When the Americans with Disabilities Act (ADA) was signed into law on July 26, 1990, it was the first-ever civil rights law for people with disabilities. It guaranteed access to goods, resources and services, such as employment opportunities for people with disabilities, and it prohibited employment discrimination against people with disabilities. Government agencies and people nationwide stood up and said that we will no longer allow our society to exclude people with disabilities.

On a deeper level, the ADA has had a great affect on the work that I do as president of Goodwill Industries International. According to the U.S. Department of Labor, people with disabilities have a more than 14-percent unemployment rate, compared to 9.4 percent of people without disabilities. People without disabilities make up approximately 22 percent of the U.S. workforce, compared to nearly 71 percent of people without disabilities.

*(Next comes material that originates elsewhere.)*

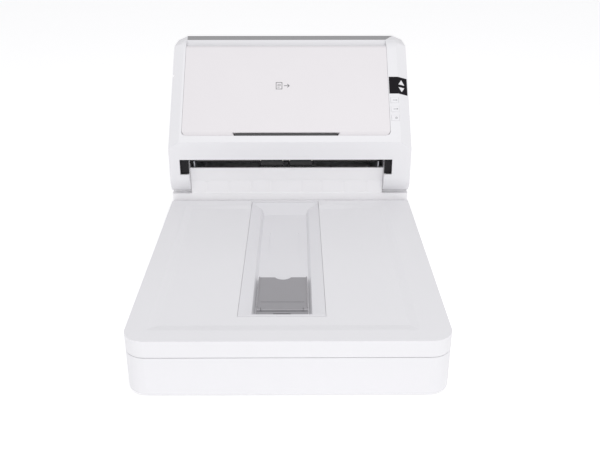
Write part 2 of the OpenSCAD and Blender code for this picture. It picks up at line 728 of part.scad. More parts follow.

Goodwill Industries® has been helping people with disabilities and many others find jobs, earn paychecks and support their families. Goodwill® agencies around the country have a variety of services for people with disabilities. Goodwill Industries of Orange County (Santa Ana, CA) opened the Goodwill Fitness Center, a 12,000-square-foot facility designed so people with disabilities and chronic illnesses can experience the positive health benefits of exercise. Goodwill of Southwestern Pennsylvania (Pittsburgh) runs a Goodwill Assistive Technology Program, which helps people with disabilities get the assistive devices, training and job accommodations they need to be independent and excel at work. These are just two of the many Goodwill programs for people with disabilities.